Ao longo das seis horas de reunião, o grupo pediu diversas vezes que a Corte concedesse condições iguais de participação para os povos indígenas na câmara de conciliação. Isso porque, a todo momento, membros do STF pressionavam para que as lideranças indígenas aprovassem o calendário de reuniões sem antes poderem consultar suas bases.
As regras e a composição da câmara de conciliação também não contribuem para a participação das lideranças indígenas. Os juízes do Supremo afirmaram que os acordos feitos devem ser realizados por aclamação, mas caso não ocorra consenso entre as partes, as decisões serão tomadas pelo voto da maioria. No momento, a Apib possui seis indicados contra membros do Senado, Câmara dos Deputados, governadores e prefeitos, nos quais a maioria já declarou ser a favor da tese do marco temporal, como os deputados Pedro Lupion e Bia Kicis, indicados pelo presidente da Câmara Arthur Lira.
Também participam da reunião representantes do Governo Federal e de partidos políticos que pedem a constitucionalidade da Lei do Genocídio.
“Não estávamos ali para legitimar o processo. Queríamos ser ouvidos! Não há condições dignas de sentarmos à mesa, onde os povos indígenas têm uma arma apontada para a sua cabeça“, disse a deputada Célia Xakriabá. A deputada também repudia a decisão do presidente da Câmara dos Deputados e afirma que não será suplente dos Cabrais do Século 21.
Racismo institucional
A reunião da câmara de conciliação também foi marcada pelo racismo institucional. Pouco antes de a sessão começar, Maurício Terena, junto com outras lideranças que iriam acompanhar a reunião, foram impedidos de entrar no Supremo Tribunal Federal.
“Hoje, na tarde em que o Supremo vai decidir a vida dos povos indígenas neste tribunal, pela segunda vez, estamos sendo barrados. No dia em que não queríamos estar aqui. A presidência ligou e deu a ordem de liberação e seguimos sendo barrados. Esse é o cenário conciliatório da Suprema Corte Brasileira. Estamos cansados”, disse ele.
A entrada do grupo foi aceita após um pedido do ministro Luís Roberto Barroso, presidente da Corte, que pediu desculpas pelo ocorrido na audiência. Essa é a segunda vez que o advogado indígena é barrado ao se dirigir ao prédio do STF para uma agenda. À época, o STF disse em nota que se tratava de um “erro de procedimento pontual”.
Durante a audiência, a advogada indígena Kari Guajajara também disse que as lideranças da Apib estavam constantemente sendo interrompidas e apontou a falta de tradutores indígenas na sala, o que dificulta o debate e o entendimento daqueles que acompanhavam a sessão e não falam português.
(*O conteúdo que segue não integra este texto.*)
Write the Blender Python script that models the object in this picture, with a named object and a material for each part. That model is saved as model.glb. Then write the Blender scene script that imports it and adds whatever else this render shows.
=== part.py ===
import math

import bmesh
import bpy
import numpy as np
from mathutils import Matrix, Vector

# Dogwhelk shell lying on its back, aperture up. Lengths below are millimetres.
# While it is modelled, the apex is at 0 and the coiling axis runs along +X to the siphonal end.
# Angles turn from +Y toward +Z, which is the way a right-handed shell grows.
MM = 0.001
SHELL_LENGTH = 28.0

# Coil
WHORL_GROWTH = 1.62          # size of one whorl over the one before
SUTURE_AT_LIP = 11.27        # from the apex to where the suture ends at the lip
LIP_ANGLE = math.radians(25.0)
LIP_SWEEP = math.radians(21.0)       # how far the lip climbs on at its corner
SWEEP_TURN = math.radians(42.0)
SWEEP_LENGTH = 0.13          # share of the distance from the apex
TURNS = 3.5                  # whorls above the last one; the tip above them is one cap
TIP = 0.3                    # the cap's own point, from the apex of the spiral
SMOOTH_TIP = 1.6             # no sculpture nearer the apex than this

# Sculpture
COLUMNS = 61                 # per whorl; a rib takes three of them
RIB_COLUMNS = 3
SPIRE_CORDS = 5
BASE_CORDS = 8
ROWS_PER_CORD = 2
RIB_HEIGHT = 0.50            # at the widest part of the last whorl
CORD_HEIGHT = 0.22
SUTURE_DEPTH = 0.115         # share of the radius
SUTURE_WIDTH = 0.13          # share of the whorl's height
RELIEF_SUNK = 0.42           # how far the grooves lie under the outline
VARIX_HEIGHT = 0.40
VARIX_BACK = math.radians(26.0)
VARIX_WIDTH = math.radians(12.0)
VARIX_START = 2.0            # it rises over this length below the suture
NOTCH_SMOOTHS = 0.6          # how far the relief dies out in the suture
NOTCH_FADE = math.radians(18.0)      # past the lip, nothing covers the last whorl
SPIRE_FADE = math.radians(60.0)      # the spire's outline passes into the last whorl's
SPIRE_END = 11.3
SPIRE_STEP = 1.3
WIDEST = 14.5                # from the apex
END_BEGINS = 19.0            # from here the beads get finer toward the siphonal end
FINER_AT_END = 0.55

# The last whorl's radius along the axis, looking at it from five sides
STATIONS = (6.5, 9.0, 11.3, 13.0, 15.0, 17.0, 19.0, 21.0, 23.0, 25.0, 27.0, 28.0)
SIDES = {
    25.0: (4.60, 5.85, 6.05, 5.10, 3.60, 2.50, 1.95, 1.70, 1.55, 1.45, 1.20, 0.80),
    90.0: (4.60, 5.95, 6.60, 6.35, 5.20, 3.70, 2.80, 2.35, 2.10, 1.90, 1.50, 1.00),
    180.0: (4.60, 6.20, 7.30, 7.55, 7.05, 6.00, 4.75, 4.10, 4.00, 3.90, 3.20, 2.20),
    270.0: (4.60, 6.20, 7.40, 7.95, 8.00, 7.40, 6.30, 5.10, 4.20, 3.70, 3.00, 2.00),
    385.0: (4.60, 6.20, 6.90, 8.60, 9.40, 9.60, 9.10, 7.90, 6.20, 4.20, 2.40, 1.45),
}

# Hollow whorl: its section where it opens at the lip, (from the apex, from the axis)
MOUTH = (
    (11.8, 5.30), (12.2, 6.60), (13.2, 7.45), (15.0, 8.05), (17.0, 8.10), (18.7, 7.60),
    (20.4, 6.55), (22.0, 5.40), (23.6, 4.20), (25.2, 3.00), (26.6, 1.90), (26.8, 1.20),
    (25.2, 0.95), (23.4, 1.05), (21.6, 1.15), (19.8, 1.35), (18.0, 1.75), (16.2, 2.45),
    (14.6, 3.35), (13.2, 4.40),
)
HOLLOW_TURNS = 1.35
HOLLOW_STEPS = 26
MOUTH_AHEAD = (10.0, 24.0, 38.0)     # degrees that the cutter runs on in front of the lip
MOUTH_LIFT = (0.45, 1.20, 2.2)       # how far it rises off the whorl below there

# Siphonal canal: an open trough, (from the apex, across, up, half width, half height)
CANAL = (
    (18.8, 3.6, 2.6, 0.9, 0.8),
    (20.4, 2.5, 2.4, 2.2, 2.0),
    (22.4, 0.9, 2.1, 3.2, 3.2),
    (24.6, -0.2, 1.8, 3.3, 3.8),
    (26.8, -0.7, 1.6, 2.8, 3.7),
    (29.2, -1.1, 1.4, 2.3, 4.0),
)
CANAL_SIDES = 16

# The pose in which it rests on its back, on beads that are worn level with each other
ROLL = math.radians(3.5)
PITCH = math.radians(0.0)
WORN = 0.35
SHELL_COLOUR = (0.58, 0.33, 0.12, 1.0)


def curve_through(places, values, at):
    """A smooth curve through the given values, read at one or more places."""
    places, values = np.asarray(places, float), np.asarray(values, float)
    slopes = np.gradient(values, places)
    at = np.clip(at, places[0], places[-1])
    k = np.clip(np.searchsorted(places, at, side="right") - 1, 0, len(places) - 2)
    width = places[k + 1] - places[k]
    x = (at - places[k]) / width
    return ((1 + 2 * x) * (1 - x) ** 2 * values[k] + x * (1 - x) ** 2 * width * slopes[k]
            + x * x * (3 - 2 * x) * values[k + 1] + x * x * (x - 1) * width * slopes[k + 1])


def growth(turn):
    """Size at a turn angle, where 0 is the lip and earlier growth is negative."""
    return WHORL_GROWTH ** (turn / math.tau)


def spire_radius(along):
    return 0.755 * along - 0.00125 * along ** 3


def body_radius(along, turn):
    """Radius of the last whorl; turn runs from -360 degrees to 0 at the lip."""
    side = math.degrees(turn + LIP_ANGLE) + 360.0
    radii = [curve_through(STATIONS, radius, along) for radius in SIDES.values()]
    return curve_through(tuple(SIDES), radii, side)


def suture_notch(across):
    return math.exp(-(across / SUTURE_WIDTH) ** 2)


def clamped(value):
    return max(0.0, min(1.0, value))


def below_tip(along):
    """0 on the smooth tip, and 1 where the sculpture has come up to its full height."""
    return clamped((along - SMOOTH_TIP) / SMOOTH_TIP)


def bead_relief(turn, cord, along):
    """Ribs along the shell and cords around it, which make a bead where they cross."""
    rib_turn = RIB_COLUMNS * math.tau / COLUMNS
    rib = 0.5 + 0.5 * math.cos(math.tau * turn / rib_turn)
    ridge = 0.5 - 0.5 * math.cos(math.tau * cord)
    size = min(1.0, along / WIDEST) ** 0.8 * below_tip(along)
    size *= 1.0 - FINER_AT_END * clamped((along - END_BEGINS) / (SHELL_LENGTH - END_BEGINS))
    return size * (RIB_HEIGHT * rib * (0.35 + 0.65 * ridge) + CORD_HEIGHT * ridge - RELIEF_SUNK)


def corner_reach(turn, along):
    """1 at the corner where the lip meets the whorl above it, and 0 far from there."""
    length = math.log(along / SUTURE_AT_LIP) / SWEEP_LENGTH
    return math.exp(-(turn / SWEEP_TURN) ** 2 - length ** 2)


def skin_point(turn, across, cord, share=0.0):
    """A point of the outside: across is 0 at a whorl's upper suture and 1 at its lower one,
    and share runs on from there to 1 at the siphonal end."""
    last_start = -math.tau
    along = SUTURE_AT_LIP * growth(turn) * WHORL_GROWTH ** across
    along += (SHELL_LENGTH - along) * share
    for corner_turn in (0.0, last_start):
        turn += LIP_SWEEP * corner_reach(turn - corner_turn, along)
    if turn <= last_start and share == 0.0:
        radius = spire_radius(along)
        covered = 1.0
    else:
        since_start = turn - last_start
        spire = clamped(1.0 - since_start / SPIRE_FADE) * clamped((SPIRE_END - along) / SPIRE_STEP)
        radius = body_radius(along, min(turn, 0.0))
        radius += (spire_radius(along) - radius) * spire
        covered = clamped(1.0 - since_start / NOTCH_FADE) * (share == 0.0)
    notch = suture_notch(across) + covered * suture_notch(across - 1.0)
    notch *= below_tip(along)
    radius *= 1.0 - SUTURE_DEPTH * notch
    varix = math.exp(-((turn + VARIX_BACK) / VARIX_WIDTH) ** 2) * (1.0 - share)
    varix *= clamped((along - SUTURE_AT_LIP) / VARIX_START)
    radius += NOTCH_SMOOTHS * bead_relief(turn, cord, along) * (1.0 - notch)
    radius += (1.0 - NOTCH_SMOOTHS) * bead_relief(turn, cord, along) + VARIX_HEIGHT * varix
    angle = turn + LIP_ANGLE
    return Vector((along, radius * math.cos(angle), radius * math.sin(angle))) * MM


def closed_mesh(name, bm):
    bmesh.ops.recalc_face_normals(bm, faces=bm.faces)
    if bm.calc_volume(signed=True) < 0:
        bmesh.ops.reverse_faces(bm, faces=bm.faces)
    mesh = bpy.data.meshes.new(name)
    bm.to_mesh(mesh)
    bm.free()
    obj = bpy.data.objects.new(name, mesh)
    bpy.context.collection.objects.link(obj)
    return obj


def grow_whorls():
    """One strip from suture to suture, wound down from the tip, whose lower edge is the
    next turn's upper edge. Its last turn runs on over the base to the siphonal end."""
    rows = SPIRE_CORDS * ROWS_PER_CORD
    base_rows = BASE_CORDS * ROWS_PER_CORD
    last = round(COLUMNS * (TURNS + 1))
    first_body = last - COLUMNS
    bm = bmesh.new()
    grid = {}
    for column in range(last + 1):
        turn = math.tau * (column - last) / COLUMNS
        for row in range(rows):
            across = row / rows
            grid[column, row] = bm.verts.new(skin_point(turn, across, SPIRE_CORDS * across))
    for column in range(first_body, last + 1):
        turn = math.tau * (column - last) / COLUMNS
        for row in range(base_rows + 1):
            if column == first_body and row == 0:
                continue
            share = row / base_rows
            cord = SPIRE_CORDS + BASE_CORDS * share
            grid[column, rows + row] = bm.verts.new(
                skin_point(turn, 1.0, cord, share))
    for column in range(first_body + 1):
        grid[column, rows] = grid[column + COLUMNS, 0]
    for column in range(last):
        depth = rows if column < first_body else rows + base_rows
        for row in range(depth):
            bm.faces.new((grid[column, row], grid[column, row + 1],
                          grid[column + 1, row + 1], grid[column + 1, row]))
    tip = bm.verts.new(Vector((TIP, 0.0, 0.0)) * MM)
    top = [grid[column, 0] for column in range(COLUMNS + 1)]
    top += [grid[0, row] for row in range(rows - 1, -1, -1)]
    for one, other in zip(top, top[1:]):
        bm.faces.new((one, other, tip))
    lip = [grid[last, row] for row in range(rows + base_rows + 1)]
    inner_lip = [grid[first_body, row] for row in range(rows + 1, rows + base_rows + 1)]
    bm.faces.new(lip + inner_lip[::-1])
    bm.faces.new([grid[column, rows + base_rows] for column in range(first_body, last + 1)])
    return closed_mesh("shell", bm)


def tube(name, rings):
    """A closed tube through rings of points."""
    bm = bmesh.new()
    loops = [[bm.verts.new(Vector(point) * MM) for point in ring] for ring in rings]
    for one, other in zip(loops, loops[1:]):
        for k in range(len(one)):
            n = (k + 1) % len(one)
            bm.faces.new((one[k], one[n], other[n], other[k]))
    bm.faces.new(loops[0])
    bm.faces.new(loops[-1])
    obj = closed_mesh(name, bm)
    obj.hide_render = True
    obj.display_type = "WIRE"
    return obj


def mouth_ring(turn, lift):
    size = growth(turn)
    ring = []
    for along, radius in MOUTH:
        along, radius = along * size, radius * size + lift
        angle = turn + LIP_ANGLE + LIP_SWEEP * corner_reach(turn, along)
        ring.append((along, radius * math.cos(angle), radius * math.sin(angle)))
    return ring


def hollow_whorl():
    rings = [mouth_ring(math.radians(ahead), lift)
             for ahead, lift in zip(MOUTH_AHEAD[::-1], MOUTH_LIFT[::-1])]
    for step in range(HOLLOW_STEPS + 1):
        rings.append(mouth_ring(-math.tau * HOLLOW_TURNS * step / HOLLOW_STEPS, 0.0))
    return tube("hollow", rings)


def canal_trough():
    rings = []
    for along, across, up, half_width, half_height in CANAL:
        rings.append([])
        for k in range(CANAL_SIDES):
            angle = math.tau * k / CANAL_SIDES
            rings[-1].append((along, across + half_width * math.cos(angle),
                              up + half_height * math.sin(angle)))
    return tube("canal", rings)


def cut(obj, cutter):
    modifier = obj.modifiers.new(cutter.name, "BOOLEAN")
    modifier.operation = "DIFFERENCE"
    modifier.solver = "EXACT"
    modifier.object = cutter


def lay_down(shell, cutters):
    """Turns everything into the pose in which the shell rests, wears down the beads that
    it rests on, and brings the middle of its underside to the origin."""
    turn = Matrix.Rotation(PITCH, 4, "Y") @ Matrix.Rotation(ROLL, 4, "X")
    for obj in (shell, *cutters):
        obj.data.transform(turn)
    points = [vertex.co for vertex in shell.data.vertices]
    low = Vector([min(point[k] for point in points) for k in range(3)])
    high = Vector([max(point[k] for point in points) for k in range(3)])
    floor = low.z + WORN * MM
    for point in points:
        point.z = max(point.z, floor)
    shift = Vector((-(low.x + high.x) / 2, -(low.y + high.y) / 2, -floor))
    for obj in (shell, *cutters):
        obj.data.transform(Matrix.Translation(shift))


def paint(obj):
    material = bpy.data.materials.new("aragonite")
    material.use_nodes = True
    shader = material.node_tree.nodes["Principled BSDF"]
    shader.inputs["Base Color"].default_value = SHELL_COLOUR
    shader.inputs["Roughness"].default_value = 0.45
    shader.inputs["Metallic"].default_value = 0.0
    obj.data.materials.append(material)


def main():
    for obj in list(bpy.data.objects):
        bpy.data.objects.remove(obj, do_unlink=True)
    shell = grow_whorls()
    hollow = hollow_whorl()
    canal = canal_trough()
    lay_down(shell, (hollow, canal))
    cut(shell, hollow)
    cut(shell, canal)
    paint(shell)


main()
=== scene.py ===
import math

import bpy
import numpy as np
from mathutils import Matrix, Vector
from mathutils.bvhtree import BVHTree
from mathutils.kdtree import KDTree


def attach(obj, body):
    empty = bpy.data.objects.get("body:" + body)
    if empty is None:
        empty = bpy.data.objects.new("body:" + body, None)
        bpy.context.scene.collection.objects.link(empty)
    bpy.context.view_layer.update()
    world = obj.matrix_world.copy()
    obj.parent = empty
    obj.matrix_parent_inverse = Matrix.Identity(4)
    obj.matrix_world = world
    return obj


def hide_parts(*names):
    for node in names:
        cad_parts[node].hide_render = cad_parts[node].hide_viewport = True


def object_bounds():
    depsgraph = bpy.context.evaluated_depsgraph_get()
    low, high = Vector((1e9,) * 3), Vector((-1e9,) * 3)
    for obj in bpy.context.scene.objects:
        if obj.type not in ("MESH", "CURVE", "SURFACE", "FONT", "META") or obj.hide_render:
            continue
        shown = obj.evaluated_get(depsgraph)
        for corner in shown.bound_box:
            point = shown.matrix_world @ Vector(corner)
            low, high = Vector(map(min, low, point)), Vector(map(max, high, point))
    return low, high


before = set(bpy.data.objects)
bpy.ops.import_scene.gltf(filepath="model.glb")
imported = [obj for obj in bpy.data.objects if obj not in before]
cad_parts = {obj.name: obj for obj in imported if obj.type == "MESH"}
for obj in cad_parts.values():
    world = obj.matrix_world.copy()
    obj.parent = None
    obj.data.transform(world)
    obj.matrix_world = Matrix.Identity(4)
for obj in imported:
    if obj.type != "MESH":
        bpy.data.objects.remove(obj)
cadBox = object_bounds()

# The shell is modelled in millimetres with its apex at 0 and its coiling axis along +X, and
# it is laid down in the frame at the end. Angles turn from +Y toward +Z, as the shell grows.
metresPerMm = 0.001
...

“Se continuarmos nesse atropelamento, isso será marcado pela maior violência aos direitos dos povos indígenas do Brasil, como a violação ao direito à consulta, porque eu não posso falar na minha língua originária e não me interessa, com todo respeito, se o problema é da Funai ou MPI. Queria hoje poder me expressar na minha língua originária, pois queria que os mais de 35 mil indígenas guajajara pudessem me ouvir e entender o que está acontecendo aqui. Entender que nossa história está sendo atravessada novamente de uma maneira muito violenta”, ressaltou Kari.
Além disso, o coordenador executivo Kleber Karipuna denuncia posicionamentos controversos por parte do Supremo. Ao indicar que a Articulação dos Povos Indígenas poderia não continuar na câmara, os juízes da Corte afirmaram que a Fundação Nacional dos Povos Indígenas (Funai) poderia aceitar ou não os acordos propostos nas audiências. “Nos sentimos violados. É um posicionamento que nos remete à tutela do Estado e que foi superado com a Constituição de 88. Essa atitude revela como o racismo institucional está instaurado nas instâncias de poder. A Apib, junto com suas bases, é a verdadeira representante do movimento indígena”, disse ele.